Theme 10 – Love or like?

"Do you love her?" Al asked him once, during one of his and Winry's rare visits to Dublith. Ed choked on his bite of fish, coughing spasmodically, and it took several good whacks on the back and a swig of water out of a contritely offered canteen to get him breathing again.

When things had calmed down, the brothers sat gazing out across the lake again, dangling their legs over the edge of the cliff, while Ed thought over the question carefully. If Winry had been there with them, he might have answered differently; but she understood her old friends and their close bond very well, and had stayed behind at Izumi's to make herself useful at the butcher shop, while the brothers caught up on things with a few days' trip to Jack Island.
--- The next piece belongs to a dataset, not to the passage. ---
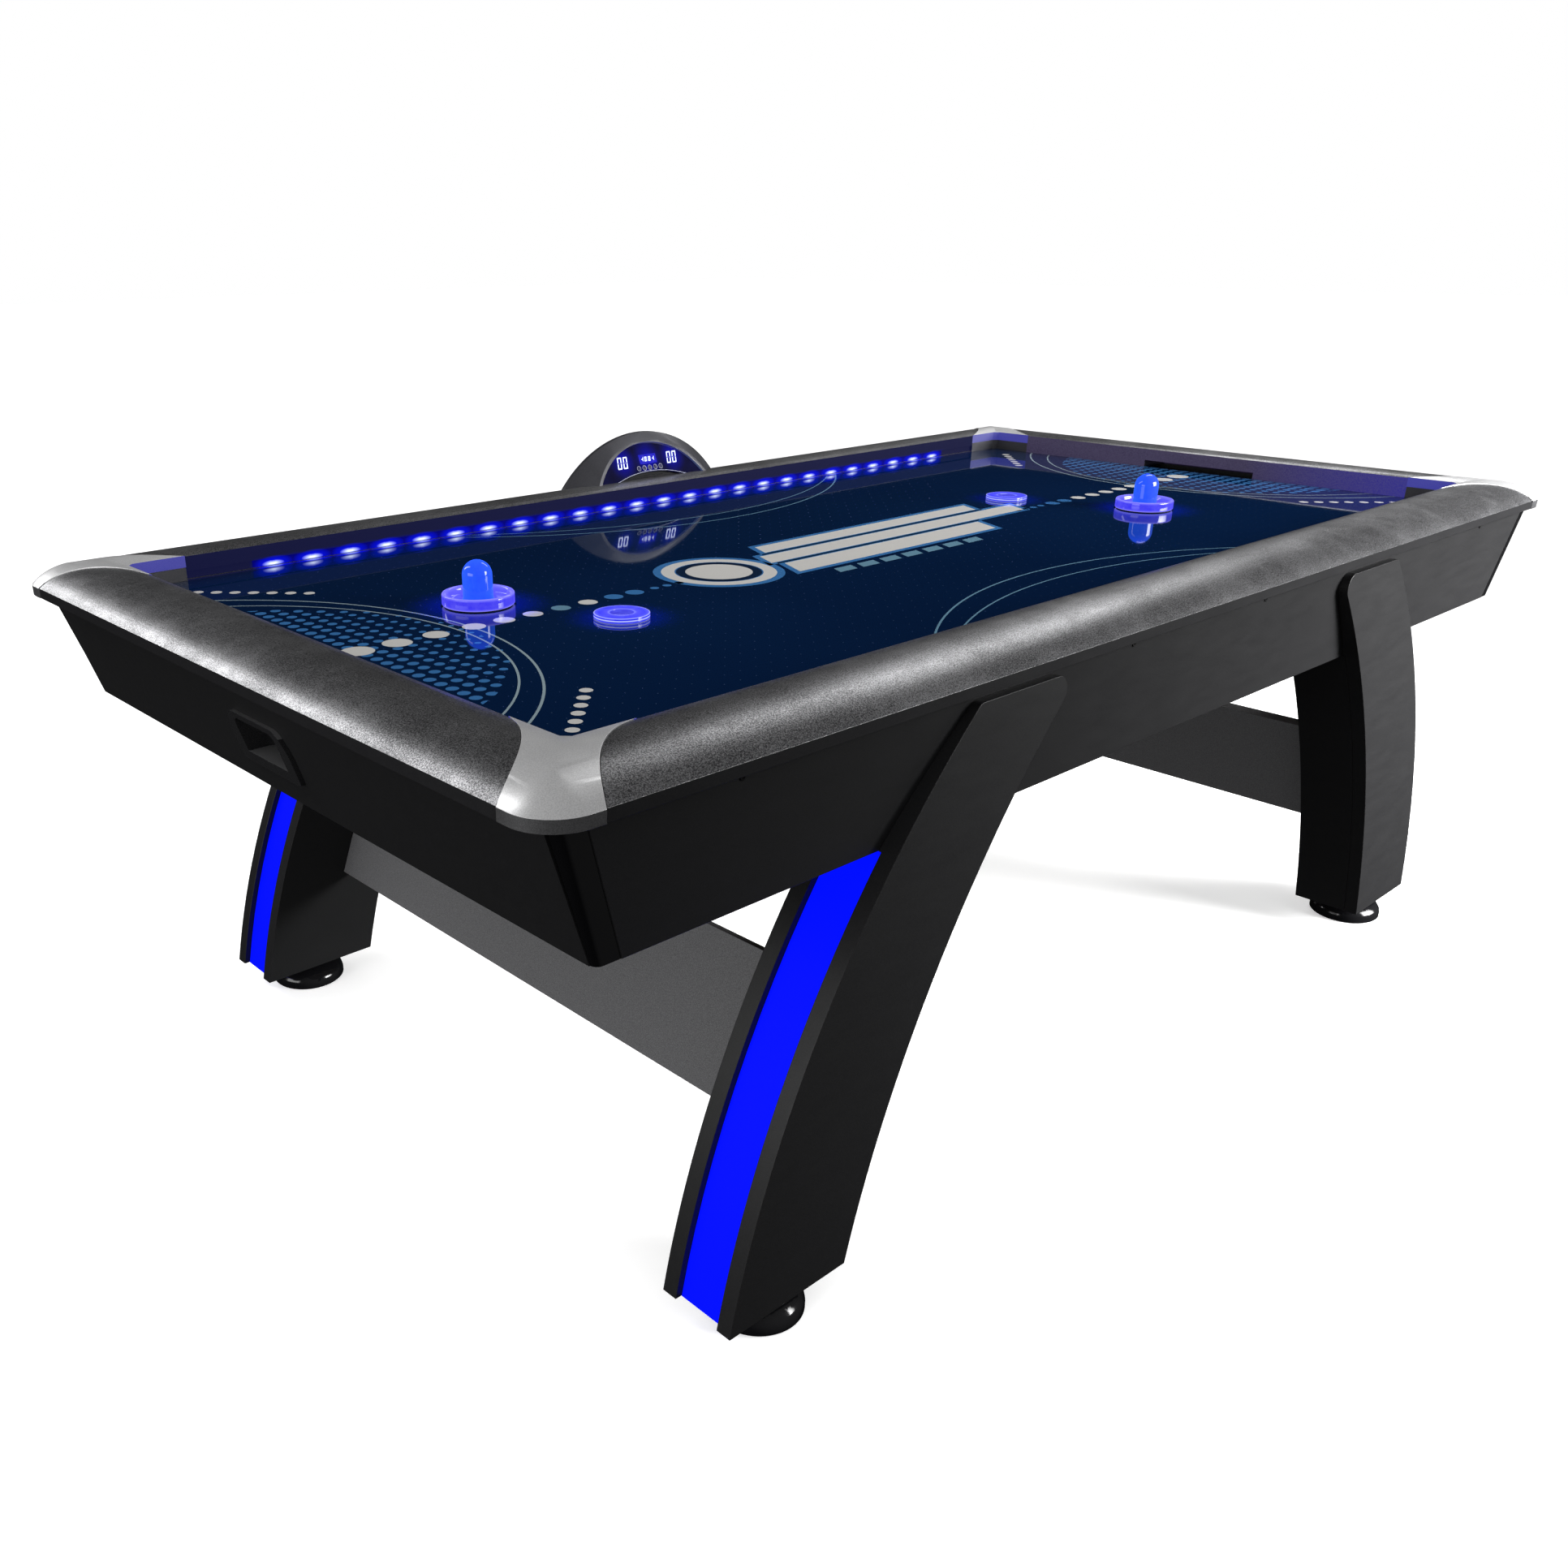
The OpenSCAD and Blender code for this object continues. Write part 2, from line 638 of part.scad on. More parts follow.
module blower_impeller() {
    z = blower_z - blower_h;
    blades = 24;
    color("#1f2022") translate([0, 0, z]) difference() {
        union() {
            translate([0, 0, 52]) cylinder(r = 78, h = 3, $fn = 96);
            translate([0, 0, 37]) cylinder(r = 11, h = 16, $fn = 48);
            translate([0, 0, 6]) difference() {
                cylinder(r = 78, h = 3, $fn = 96);
                translate([0, 0, -1]) cylinder(r = 60, h = 5, $fn = 96);
            }
            for (i = [0:blades - 1]) rotate(i * 360 / blades) translate([60, -1, 7])
                rotate([0, 0, 28]) cube([17, 2, 47]);
        }
        translate([0, 0, 30]) cylinder(r = shaft_r + 0.04, h = 22, $fn = 48);
    }
}

// Mains inlet and rocker switch on a plate under the plenum, near the blower.
panel_c = [180, 0, blower_z];
module power_panel() {
    color("#151618") translate(panel_c) difference() {
        union() {
            translate([-4, -50, -58]) cube([4, 100, 58]);
            translate([-30, -50, -4]) cube([30, 100, 4]);
            translate([-26, -40, -46]) cube([24, 34, 30]);
            translate([-22, 11, -42]) cube([20, 26, 22]);
        }
        translate([-20, -36, -42]) cube([25, 26, 22]);
        translate([-18, 14, -40]) cube([20, 20, 18]);
        translate([-5, 12.5, -31]) along_y(23) circle(1.56, $fn = 24);
    }
    color("#c9b26a") translate(panel_c) for (y = [-29, -23, -17])
        translate([-21, y - 1, -34]) cube([14, 2, 6]);
}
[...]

So it was just Al and him, and he could afford to be perfectly honest without causing himself any trouble. For that matter, ten years ago the question would have been much more loaded; but Al's childhood crush on Winry had mellowed into a simpler, fiercely loyal affection. The worst he could expect if Al didn't like his answer was a punch in the face, and that was normal, and quite tolerable compared to the guilt of possibly breaking his brother's far-too-tender heart.

The sun sank toward the horizon and the waves beat a slow, soft rhythm against the shore as they sat in companionable silence, gnawing their roasted fish down to the bones. Ed thought over the last twenty-something years, from childhood play, to the searing pain and absolute trust of automail surgery, to the uncountable hours of teasing and talking over repairs, to the years of loneliness in another world, missing her smile as much as the limbs she'd given him. He weighed her bossiness and selfishness and eccentricity and occasional bouts of violence, against her cheerfulness and natural empathy and mechanical genius and the way her fingers lingered in his hair when she kissed him. And he thought of the utter contentment of knowing that, when this trip was over and they paddled their boat back to the shore, she would be waiting for him, ready to set out on their travels again. Together.

"Yeah," he said at last, tossing the stick that held the remains of his dinner into the lakewater that moved sunset-red below them, and turned to his brother with a smile. "You know, I think I do."